I'm also getting this when running it in qemu with less physical memory, but with a GPF instead of page fault. There's definitely something wrong with the page frame initialization... I'll take a look at it when I have time, I appreciate telling me this though.

Re: Crash on real hardware even when doing (basically) nothing

Posted: Thu Oct 31, 2024 2:13 am
by MichaelPetch
I agree with octo, and make sure you fix it for the lower and higher half stacks. I think one of your other main issues is that you end up creating a linked list in memory after your kernel. It is quite possible that the grub multiboot structure exists beyond the end of the kernel. The GRUB spec doesn't say where the structure will be. For example in the QEMU output I posted yesterday you may want to look closely at this in the output from my environment:

Code: Select all

multiboot pointer: 0x932D00
And your kernel_end is at 0x918258 which can be found in the line

Code: Select all

pmm: add block: start 0x918258 end 0x7FE0000
Just so happens the memory map itself is likely in the same general area.

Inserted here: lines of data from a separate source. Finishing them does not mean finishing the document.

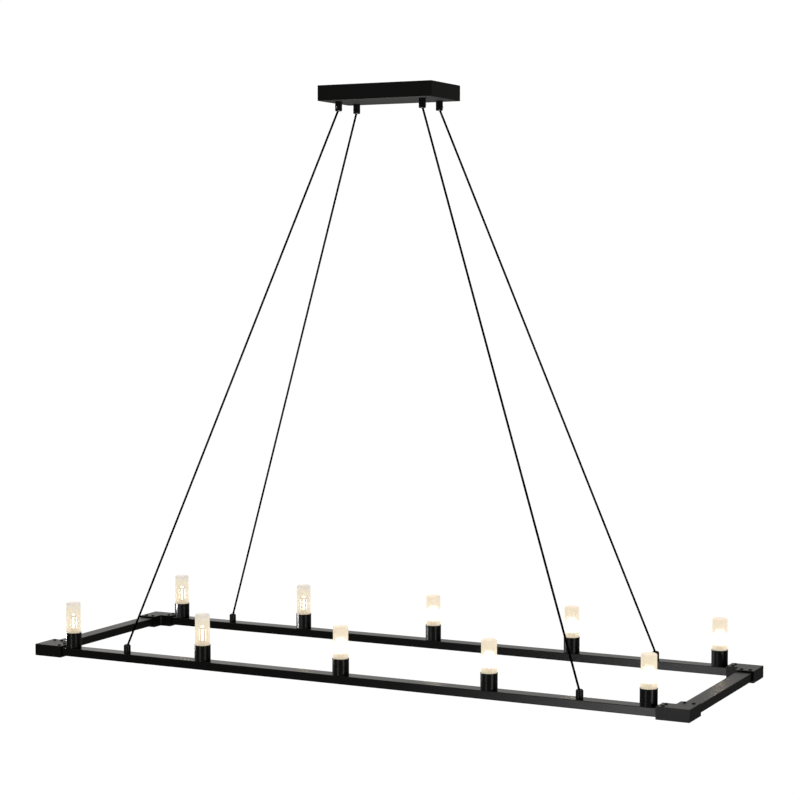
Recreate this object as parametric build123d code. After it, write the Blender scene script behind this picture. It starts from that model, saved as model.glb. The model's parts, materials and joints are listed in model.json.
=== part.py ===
from build123d import *
import math
import os

# Linear island pendant: a flat canopy, four slanting cables and a level
# rectangular frame that carries upright lamps in two rows along its long sides.
# Millimetres. The origin is the centre of the canopy's ceiling face. +Z is up,
# +X runs along the length and -Y is the near side.

# ---------------------------------------------------------------- layout
frame_length = 1380.0           # outside the corner brackets
frame_width = 438.0             # outside the corner brackets
hang_height = 1112.0            # ceiling to the top of the bars
lamps_per_row = 5
lamp_inset = 81.0               # end of the frame to the first lamp
cable_reach = 480.0             # middle of the frame to each ferrule, along X
grip_reach_x = 90.0             # middle of the canopy to each cable grip
grip_reach_y = 37.5

# ---------------------------------------------------------------- clearances
thread_gap = 0.05               # radial, a screw or stem in its hole
sheet_gap = 0.2                 # strap tabs inside the canopy walls
bar_fit = 0.1                   # bars in the bracket pockets, each side
running_gap = 0.3               # pieces that come apart by hand, each side

# ---------------------------------------------------------------- canopy
canopy_length = 244.0
canopy_width = 130.0
canopy_height = 30.0
canopy_sheet = 1.5
canopy_corner_radius = 2.0
canopy_edge_radius = 1.0

# ---------------------------------------------------------------- ceiling strap
strap_width = 25.0
strap_sheet = 1.5
strap_tab_height = 16.0
strap_bend_radius = 2.0
box_screw_spacing = 88.9        # ceiling box screws, hole to hole
box_slot_length = 14.0
box_slot_radius = 2.5
wire_hole_radius = 6.5
side_screw_depth = 9.0          # ceiling to the side screws
side_screw_radius = 2.0
side_screw_head_radius = 3.6
side_screw_head_height = 1.5
side_screw_length = 7.0
stud_radius = 2.5               # locating stud at the other end of the strap
stud_pocket_depth = 0.9

# ---------------------------------------------------------------- terminal block
block_centre_x = 85.0
block_length = 30.0
block_width = 20.0
block_height = 13.0
block_hole_depth = 7.0
block_screw_x = 78.0
earth_screw_x = -85.0
small_screw_radius = 1.5
small_screw_head_radius = 3.0
small_screw_head_height = 1.8

# ---------------------------------------------------------------- cables and grips
cable_radius = 2.1
cable_bore_gap = 0.2
grip_radius = 6.9
grip_height = 19.0
grip_foot_radius = 2.0
stem_radius = 5.0
stem_rise = 7.0                 # stem above the canopy sheet
nut_across_flats = 14.0
nut_thickness = 3.0
mouth_depth = 3.7               # flared mouth where a cable bends away
mouth_radius = 3.9
mouth_throat_radius = 2.6
set_screw_radius = 2.0
set_screw_socket_radius = 1.0
set_screw_socket_depth = 1.2
set_screw_stand_out = 0.6
set_screw_rise = 6.5            # above the foot of the grip
lead_height = 9.0               # ceiling to the leads inside the canopy
lead_bend_radius = 7.0
spare_tail = 5.0                # cable end left above a stem

# ---------------------------------------------------------------- bars
bar_width = 30.0
bar_height = 16.0
bar_wall = 1.5
bar_edge_radius = 0.8

# ---------------------------------------------------------------- corner brackets
bracket_wall = 3.6
bracket_leg = 62.0
bracket_inner_radius = 3.0
bracket_edge_chamfer = 0.6
screw_spacing = 16.6            # the pair across each leg
screw_inset = 10.0              # from the end of the leg
bracket_screw_radius = 2.0
bracket_screw_length = 9.0
bracket_screw_head_radius = 3.3
bracket_screw_head_height = 1.9
bracket_screw_chamfer = 0.7
bracket_screw_socket_radius = 1.2
bracket_screw_socket_depth = 1.0

# ---------------------------------------------------------------- ferrules
ferrule_radius = 6.9
ferrule_height = 16.5
ferrule_cone_height = 2.2
ferrule_top_radius = 5.4
ferrule_stem_radius = 4.0
ferrule_stem_drop = 6.0
ferrule_nut_across_flats = 12.0

# ---------------------------------------------------------------- lamp cups
cup_radius = 15.8
cup_height = 30.8
cup_floor = 3.0
cup_rim_bead = 0.25
cup_rim_height = 1.2
nipple_radius = 5.0
nipple_bore_radius = 3.7
nipple_drop = 6.0               # below the top of the bar
nipple_rise = 3.0               # above the cup floor

# ---------------------------------------------------------------- glass shades
glass_radius = 14.3
glass_wall = 1.6
glass_height = 69.0
glass_seat_depth = 8.0          # foot of the glass below the cup rim
glass_shoulder_radius = 3.2
seat_ring_thickness = 1.0

# ---------------------------------------------------------------- lampholders
holder_radius = 8.5
holder_flat_width = 14.5
holder_height = 18.0
holder_chamber_radius = 3.5
holder_chamber_height = 5.0

# ---------------------------------------------------------------- bulbs
pin_spacing = 9.0
pin_width = 2.3
pin_thickness = 0.9
pin_length = 8.0
pin_tip_radius = 0.4
bulb_base_length = 14.0
bulb_base_width = 8.5
bulb_base_corner = 2.5
bulb_base_height = 10.0
bulb_collar_height = 1.8
bulb_radius = 9.5
bulb_wall = 0.8
bulb_cover_height = 39.0
bulb_dome_radius = 7.5
core_side = 8.0
core_height = 27.0
strip_width = 5.4
strip_thickness = 0.6
strip_height = 23.0
cap_light_radius = 4.5
cap_light_height = 5.0

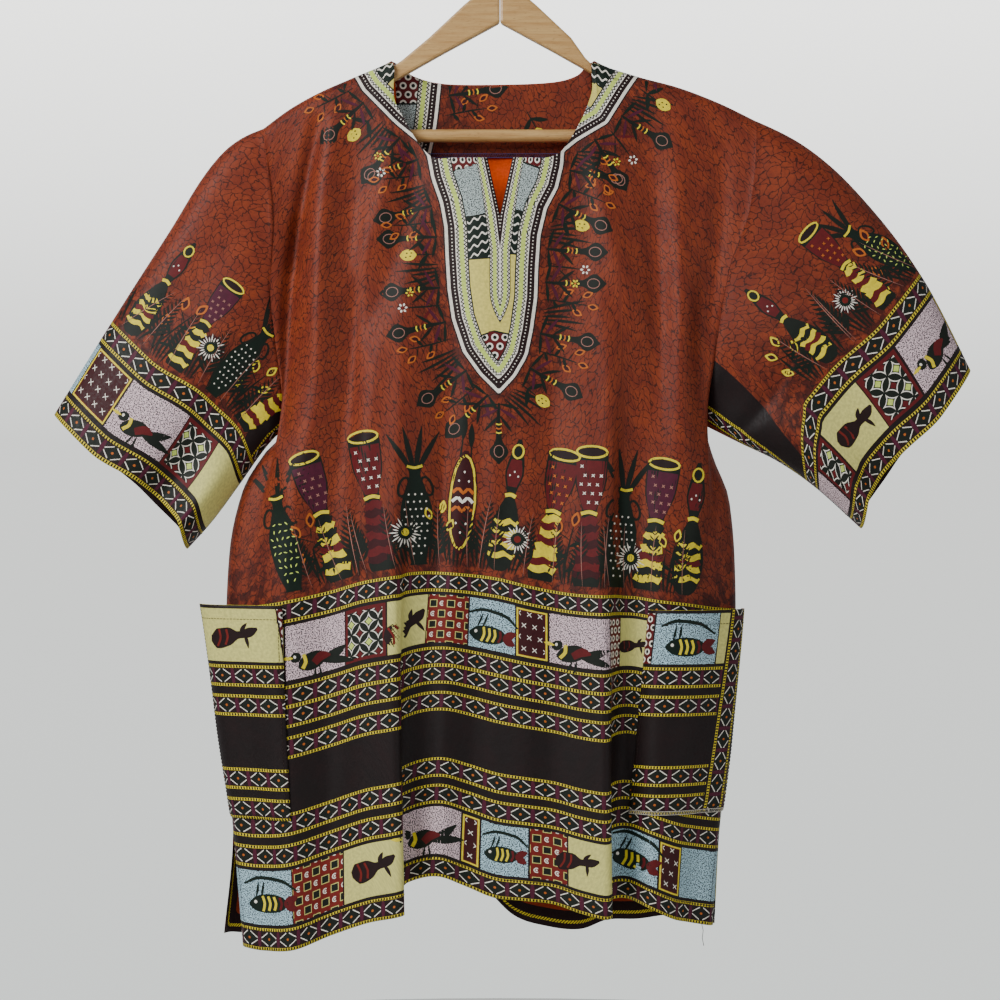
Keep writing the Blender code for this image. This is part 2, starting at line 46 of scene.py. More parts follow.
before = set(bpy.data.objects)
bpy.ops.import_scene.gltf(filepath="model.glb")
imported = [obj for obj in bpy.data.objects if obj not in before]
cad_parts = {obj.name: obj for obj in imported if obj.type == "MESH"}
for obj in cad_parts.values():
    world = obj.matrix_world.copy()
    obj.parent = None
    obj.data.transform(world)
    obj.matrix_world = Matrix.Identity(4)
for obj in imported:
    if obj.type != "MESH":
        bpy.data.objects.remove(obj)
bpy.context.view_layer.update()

When you go to create your linked list you are very quickly going to overwrite the multiboot memory map structure as you add to the list. I had noticed I end up in an infinite loop processing a clobbered multiboot memory map where `kmain` can't find the end tag because of the corruption.

Re: Crash on real hardware even when doing (basically) nothing

Posted: Fri Nov 01, 2024 11:52 am
by glolichen
Thanks for all your help on this topic. A significant source of error is that qemu initializes more memory than real hardware, and there were a number of places in the code where I presumed a zeroed memory, which appears to cause the PF/GPFs that occasionally come up.